Unfortunately, this is not what education is like now. My children walk in looking tired. I’m tired. I’ve spent the weekend desperately trying to work out a way of making “underlining noun phrases” exciting so that they can do them in the new Year 2 Spag test. I’ve also been catching up on all the extra-curricular and enrichment planning and prep that I’m damned if I’m going to let slip in my school. If a child’s behaviour is slipping in my class, I’m diverting them to the school mentor or giving them pointless solitary break time losses rather than talking through their issues because at break and lunchtime I’m busy trying to prepare for the next lesson in case we have yet another drop-in observation or learning walk. Or I’m trying to get ahead with my marking as there’s another book trawl this week and I’m still stupidly doing dance club or dreaded booster classes after school and I don’t want to get behind with my books. Funnily enough, the children’s behaviour is not improving.

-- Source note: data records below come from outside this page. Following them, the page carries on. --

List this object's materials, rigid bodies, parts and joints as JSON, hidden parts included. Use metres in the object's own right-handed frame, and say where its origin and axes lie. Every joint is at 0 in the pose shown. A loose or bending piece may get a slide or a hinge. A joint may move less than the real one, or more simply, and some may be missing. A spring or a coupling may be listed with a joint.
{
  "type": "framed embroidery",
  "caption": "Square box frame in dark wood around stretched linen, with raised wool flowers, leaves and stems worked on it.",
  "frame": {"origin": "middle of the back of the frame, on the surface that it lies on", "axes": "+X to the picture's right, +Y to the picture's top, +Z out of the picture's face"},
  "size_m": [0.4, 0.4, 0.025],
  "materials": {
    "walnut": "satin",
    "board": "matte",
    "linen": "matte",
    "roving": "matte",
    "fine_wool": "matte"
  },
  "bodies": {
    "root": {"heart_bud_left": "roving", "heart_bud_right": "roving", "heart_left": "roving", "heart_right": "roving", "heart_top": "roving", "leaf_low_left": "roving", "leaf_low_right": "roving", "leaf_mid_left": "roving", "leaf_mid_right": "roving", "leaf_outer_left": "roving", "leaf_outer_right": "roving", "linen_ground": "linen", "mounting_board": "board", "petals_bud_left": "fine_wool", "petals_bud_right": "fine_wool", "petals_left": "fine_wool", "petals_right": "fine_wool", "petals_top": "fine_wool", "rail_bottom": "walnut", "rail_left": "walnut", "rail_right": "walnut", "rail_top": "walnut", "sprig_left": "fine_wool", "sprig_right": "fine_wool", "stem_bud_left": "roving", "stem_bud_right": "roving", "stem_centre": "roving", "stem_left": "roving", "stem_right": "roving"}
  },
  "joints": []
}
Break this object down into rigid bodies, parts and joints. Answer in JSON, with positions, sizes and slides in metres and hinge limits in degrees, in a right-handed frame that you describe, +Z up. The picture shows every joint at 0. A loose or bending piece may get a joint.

‘Losing the love of learning’

You see, the government is right to want to improve education but what it doesn’t seem to grasp is what actually needs improving and how. It wants almost impossible rates of progress in English and maths, which of course we can do: we’re teachers and we make the impossible happen. But at what cost? Yes, I can force-feed children Spag rules. Yes, I can ram mental maths facts down their delicate little throats and I can get them to perform like monkeys at the end of the year for the government. But we will have lost a love of learning with it. A love of learning that is vital for lifelong learning. By the time they go to high school, I worry that they will hate school. I already hate school and I’m not even in their position. Where will this leave us as a country? Children who can’t think for themselves as there was no emphasis put on taking time to think creatively. We’ll have fewer scientists, artists, sports people and designers because no matter how hard we fight for our foundation subjects, we realise that to survive we have to fit more and more English and maths in our timetable to achieve the standards set out before us.

So what keeps me awake at night? I’m doing the exact opposite of what I came into this job for: I wanted children to love learning and go on to be lifelong learners. How long can I go on doing this? A question that many teachers are asking themselves right at this moment.